“We do not remember days, we remember moments,” writes Cesare Pavese. It is in these brief instances that our mind and heart capture something memorable and distinctive. The moment was different from all others. It glowed by its specialty and uniqueness. It may have been a moment of connectivity with others in celebration (a wedding or graduation), a moment of self-discovery (a choice of a career or career change, a decision to marry),a moment of personal achievement and pride in its accomplishment, or simply a moment of exception that was exciting, fun and memorable (our first roller coaster ride, a truly out-of-the ordinary and magical happening). These are moments that we remember and treasure and which create a mosaic of the joys of our life.
In their beautiful and powerful book, The Power of Moments, Chip Heath and Dan Heath share with great leaders how they can create more magical and special moments. They write:
“Every culture has its prescribed set of big moment: birthdays and weddings and graduations, of course, but also holiday celebrations and funeral rites and political traditions. They seem “natural” to us. But notice that every last one of them was invented, dreamed up by anonymous authors who wanted to give shape. That is what we mean by “thinking in moments: to recognize where the prose of life needs punctuations.”

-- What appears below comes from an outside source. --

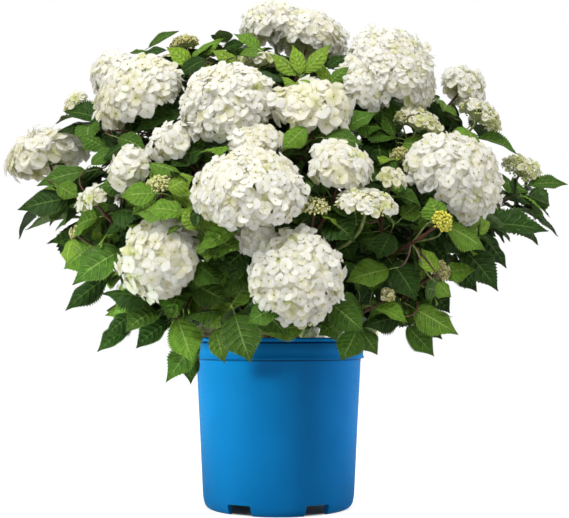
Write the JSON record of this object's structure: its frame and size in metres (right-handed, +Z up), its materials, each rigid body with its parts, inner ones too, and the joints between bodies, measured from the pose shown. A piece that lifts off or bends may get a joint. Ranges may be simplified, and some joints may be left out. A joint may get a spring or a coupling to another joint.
{
  "type": "hydrangea shrub in a nursery pot",
  "caption": "Rounded leafy shrub with white mophead flower heads, standing in a tapered round plastic nursery pot filled with potting mix.",
  "frame": {"origin": "on the ground at the pot's axis, which lies within 5 mm of the middle of the whole box", "axes": "+Z up, -Y the pictured front, +X to the viewer's right"},
  "size_m": [0.7837, 0.6284, 0.7197],
  "materials": {
    "pot": "satin blue moulded plastic",
    "mix": "loose dark bark and peat",
    "bark": "reddish brown bark",
    "foliage": "green leaves with white flower heads"
  },
  "bodies": {
    "root": {"pot": "pot", "potting_mix": "mix", "woody_crown": "bark", "cane_top": "bark", "cane_upper_right": "bark", "cane_right": "bark", "cane_centre": "bark", "cane_low_centre": "bark", "cane_low_left": "bark", "cane_upper_centre": "bark", "cane_upper_left": "bark", "cane_left": "bark", "cane_far_right": "bark", "cane_low_right": "bark", "cane_back_low_right": "bark", "cane_back_low_mid_right": "bark", "cane_back_low_mid_left": "bark", "cane_back_low_left": "bark", "cane_back_right": "bark", "cane_back_centre": "bark", "cane_back_left": "bark", "cane_back_top": "bark", "foliage_top": "foliage", "foliage_upper_right": "foliage", "foliage_right": "foliage", "foliage_centre": "foliage", "foliage_low_centre": "foliage", "foliage_low_left": "foliage", "foliage_upper_centre": "foliage", "foliage_upper_left": "foliage", "foliage_left": "foliage", "foliage_far_right": "foliage", "foliage_low_right": "foliage", "foliage_back_low_right": "foliage", "foliage_back_low_mid_right": "foliage", "foliage_back_low_mid_left": "foliage", "foliage_back_low_left": "foliage", "foliage_back_right": "foliage", "foliage_back_centre": "foliage", "foliage_back_left": "foliage", "foliage_back_top": "foliage"}
  },
  "joints": []
}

“Think in moments” is their powerful message – to recognize thoughtfully that each moment gives us the opportunity to create a memory of a lifetime. All it takes is stopping and asking: how can I make this moment (be it a birthday, a meeting with someone, hiring a person, an experience for a customer, a surprise for a family member or loved one) so very special that they will remember it always? We have the power to create perfect moments that can last a lifetime. Think in moments! Make those punctuations! You will change the world!